Collected data:
──────────

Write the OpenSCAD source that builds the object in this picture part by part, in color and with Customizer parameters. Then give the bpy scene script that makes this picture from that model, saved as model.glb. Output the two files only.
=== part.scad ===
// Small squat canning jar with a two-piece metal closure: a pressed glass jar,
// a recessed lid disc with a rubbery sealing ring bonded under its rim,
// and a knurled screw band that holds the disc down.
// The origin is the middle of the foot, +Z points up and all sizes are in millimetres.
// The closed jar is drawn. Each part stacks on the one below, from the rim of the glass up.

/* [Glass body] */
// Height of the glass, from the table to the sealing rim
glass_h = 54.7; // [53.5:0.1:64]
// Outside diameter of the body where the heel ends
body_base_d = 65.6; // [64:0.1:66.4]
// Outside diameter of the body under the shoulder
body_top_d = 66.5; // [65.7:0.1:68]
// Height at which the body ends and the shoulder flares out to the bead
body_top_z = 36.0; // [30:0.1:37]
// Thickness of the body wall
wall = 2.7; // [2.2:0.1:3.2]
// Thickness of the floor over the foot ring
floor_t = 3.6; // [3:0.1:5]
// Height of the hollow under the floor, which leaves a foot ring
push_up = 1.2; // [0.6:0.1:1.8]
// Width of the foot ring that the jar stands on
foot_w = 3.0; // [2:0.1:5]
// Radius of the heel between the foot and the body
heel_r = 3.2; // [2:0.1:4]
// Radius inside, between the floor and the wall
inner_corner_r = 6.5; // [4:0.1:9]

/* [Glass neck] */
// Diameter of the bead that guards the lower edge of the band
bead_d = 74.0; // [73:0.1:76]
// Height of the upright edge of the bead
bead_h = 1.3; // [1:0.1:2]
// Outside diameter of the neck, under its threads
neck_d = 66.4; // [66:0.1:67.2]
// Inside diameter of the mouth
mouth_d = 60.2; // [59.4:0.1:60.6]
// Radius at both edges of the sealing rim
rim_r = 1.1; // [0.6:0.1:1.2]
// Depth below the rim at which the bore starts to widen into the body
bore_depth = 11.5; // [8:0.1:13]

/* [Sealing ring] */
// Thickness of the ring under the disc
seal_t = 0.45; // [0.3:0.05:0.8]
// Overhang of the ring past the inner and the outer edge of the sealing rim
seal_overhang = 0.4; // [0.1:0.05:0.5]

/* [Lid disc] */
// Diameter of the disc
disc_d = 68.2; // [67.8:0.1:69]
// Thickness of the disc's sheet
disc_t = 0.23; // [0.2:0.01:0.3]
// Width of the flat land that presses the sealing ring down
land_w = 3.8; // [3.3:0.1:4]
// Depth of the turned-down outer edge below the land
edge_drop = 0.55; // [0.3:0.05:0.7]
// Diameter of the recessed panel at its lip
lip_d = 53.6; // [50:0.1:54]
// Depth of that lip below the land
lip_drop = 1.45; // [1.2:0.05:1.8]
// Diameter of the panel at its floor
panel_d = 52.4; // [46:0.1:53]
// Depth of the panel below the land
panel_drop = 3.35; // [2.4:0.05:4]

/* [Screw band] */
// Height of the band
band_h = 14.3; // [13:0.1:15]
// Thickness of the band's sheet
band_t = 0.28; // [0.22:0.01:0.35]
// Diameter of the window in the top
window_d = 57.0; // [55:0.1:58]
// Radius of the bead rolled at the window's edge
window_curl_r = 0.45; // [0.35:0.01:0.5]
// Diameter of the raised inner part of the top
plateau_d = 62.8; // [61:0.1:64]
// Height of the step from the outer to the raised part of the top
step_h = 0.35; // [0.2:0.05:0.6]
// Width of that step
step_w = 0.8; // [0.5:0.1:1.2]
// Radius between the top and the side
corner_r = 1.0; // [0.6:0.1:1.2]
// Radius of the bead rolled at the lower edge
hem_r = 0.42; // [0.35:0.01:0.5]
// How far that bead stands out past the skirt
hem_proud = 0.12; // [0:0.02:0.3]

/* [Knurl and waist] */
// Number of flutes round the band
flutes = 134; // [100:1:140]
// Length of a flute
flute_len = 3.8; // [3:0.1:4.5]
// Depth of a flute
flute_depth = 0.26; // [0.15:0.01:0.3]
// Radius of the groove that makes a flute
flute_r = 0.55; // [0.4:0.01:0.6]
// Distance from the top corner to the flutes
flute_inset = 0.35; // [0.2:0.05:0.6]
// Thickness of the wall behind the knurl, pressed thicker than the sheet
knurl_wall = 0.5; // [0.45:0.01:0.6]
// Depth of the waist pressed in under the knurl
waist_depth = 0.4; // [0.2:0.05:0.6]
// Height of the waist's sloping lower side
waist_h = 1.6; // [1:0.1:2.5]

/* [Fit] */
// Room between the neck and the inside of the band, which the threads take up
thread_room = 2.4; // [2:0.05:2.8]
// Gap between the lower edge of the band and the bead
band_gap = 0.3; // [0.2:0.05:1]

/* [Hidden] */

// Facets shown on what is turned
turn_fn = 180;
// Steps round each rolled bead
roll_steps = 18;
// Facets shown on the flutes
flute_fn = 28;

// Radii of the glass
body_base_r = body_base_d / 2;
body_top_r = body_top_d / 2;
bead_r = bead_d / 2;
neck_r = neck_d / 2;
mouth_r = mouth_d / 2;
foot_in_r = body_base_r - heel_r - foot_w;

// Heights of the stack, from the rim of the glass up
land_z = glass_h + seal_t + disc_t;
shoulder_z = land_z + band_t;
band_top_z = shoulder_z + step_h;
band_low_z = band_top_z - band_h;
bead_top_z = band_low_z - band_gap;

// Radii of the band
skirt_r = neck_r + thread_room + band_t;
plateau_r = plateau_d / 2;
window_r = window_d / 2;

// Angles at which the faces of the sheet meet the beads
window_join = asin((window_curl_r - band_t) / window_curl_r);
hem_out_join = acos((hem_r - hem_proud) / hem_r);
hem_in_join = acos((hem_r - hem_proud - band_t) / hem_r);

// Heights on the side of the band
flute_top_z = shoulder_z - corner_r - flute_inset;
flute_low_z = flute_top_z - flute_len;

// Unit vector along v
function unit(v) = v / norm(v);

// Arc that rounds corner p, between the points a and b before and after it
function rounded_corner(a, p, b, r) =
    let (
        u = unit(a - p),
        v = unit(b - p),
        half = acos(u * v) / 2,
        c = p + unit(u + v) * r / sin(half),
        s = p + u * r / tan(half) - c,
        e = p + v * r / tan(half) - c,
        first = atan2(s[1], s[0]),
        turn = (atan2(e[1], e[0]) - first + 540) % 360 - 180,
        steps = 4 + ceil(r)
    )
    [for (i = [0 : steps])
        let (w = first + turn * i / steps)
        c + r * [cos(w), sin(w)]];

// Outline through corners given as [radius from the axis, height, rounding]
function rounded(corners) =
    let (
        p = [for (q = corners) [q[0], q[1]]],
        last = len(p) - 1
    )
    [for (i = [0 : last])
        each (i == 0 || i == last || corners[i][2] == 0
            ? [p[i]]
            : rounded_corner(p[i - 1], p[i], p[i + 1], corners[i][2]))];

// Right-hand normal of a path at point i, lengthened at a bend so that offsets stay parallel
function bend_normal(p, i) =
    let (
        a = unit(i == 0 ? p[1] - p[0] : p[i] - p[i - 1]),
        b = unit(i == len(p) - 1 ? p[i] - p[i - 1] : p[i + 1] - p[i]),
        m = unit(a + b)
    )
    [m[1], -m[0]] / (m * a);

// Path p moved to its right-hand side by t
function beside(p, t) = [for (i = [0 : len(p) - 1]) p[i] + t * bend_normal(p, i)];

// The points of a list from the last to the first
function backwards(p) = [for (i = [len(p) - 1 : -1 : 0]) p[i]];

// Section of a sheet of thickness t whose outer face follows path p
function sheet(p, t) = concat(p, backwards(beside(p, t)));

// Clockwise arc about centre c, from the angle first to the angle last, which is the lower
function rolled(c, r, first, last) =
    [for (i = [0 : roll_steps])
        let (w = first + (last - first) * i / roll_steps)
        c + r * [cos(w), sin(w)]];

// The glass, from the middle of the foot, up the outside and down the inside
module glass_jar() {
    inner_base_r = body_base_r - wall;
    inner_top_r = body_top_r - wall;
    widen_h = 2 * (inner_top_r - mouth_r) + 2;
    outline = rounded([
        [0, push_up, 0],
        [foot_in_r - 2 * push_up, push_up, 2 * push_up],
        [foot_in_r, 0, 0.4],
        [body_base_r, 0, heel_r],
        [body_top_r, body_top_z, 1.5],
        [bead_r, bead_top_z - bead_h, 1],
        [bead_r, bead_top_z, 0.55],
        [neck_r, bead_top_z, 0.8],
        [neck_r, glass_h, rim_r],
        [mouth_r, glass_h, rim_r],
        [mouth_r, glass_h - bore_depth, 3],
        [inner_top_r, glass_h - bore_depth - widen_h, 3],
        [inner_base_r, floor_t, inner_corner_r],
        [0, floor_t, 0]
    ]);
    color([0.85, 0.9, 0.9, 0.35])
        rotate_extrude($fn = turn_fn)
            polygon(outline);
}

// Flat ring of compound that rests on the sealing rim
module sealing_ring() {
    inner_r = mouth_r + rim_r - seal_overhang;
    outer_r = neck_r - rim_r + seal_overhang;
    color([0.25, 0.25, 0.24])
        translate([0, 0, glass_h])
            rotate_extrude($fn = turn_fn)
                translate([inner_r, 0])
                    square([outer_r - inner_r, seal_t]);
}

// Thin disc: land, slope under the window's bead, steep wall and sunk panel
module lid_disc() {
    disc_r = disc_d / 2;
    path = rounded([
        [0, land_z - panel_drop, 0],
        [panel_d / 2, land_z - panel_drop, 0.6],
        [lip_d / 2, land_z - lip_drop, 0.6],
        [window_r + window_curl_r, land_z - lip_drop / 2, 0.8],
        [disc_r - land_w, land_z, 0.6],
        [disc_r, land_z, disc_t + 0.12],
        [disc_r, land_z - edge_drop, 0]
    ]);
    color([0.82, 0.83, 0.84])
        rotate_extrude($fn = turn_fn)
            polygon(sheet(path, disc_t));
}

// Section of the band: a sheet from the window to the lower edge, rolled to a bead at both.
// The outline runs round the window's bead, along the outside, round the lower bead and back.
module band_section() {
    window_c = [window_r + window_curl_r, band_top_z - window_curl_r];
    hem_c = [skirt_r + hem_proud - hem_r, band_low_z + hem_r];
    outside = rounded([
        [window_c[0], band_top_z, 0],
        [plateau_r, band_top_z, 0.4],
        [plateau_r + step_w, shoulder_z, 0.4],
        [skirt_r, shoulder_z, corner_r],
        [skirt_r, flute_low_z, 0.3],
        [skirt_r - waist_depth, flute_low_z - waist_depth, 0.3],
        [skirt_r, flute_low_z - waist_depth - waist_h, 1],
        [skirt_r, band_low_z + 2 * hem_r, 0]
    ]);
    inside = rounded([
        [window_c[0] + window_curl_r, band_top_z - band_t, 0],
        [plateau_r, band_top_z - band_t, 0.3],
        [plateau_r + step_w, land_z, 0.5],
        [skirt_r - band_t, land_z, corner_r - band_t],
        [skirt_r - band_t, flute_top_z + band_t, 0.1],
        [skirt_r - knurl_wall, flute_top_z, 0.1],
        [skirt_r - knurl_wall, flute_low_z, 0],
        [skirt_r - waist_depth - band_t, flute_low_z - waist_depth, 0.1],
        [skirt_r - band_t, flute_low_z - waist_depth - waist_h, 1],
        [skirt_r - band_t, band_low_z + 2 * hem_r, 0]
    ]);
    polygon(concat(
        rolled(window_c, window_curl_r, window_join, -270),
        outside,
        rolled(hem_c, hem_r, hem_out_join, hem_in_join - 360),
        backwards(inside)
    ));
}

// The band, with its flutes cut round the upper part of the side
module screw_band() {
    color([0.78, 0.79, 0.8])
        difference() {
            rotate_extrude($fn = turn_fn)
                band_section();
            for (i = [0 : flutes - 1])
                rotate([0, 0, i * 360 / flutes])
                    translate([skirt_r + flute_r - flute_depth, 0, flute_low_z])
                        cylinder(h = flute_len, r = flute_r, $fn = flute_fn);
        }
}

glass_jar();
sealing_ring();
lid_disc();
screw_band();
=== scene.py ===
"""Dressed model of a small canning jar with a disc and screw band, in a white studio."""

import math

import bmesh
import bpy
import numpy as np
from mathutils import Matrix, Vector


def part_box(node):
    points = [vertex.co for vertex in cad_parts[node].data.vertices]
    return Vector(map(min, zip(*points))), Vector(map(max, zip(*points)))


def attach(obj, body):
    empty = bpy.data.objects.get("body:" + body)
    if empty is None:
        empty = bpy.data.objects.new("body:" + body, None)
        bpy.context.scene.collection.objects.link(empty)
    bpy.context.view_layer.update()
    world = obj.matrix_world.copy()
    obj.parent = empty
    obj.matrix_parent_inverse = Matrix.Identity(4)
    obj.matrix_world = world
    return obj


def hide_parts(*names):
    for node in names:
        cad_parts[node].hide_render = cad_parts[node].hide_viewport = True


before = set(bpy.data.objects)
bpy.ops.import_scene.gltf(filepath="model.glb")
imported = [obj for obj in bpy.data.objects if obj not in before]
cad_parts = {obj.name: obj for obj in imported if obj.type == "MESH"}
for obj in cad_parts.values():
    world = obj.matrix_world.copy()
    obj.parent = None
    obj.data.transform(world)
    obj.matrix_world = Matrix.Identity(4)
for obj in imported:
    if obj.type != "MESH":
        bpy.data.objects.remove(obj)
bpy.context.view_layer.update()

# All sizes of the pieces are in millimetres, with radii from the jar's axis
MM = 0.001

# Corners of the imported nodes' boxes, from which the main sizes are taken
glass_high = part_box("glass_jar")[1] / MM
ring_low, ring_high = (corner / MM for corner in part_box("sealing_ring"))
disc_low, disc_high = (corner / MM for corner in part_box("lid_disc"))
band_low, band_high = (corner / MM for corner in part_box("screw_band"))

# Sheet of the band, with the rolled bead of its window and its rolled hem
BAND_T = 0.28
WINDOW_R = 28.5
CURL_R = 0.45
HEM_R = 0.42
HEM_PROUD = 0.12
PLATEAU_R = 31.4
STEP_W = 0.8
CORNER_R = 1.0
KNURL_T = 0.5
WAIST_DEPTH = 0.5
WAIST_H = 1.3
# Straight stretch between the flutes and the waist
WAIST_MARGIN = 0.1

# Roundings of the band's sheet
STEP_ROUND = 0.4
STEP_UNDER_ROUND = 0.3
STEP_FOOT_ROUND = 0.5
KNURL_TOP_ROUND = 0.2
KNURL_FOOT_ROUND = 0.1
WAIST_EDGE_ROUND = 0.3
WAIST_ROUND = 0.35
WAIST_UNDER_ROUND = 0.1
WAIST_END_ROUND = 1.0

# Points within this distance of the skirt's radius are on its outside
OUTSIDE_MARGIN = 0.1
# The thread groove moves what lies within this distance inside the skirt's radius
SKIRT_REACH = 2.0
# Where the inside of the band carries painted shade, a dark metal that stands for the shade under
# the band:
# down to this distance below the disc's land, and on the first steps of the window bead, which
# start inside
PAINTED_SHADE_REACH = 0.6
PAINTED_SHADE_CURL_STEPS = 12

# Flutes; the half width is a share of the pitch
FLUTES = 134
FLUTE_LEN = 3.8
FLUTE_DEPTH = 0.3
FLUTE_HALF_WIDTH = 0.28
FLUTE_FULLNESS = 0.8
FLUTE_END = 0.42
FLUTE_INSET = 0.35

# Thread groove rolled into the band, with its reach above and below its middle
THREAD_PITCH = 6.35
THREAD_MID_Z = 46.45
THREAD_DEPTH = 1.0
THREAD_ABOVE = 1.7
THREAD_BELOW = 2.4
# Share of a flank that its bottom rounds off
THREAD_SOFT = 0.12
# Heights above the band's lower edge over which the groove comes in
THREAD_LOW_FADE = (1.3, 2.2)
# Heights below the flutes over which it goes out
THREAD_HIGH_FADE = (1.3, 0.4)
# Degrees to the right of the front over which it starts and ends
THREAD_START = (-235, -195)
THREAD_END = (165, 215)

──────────

Goal:
Your task is to repeat exactly the lines from the one that contains "of the side" through the one that contains "before = set(bpy.data.objects)", with both end lines included.

The response:
// The band, with its flutes cut round the upper part of the side
module screw_band() {
    color([0.78, 0.79, 0.8])
        difference() {
            rotate_extrude($fn = turn_fn)
                band_section();
            for (i = [0 : flutes - 1])
                rotate([0, 0, i * 360 / flutes])
                    translate([skirt_r + flute_r - flute_depth, 0, flute_low_z])
                        cylinder(h = flute_len, r = flute_r, $fn = flute_fn);
        }
}

glass_jar();
sealing_ring();
lid_disc();
screw_band();
=== scene.py ===
"""Dressed model of a small canning jar with a disc and screw band, in a white studio."""

import math

import bmesh
import bpy
import numpy as np
from mathutils import Matrix, Vector


def part_box(node):
    points = [vertex.co for vertex in cad_parts[node].data.vertices]
    return Vector(map(min, zip(*points))), Vector(map(max, zip(*points)))


def attach(obj, body):
    empty = bpy.data.objects.get("body:" + body)
    if empty is None:
        empty = bpy.data.objects.new("body:" + body, None)
        bpy.context.scene.collection.objects.link(empty)
    bpy.context.view_layer.update()
    world = obj.matrix_world.copy()
    obj.parent = empty
    obj.matrix_parent_inverse = Matrix.Identity(4)
    obj.matrix_world = world
    return obj


def hide_parts(*names):
    for node in names:
        cad_parts[node].hide_render = cad_parts[node].hide_viewport = True


before = set(bpy.data.objects)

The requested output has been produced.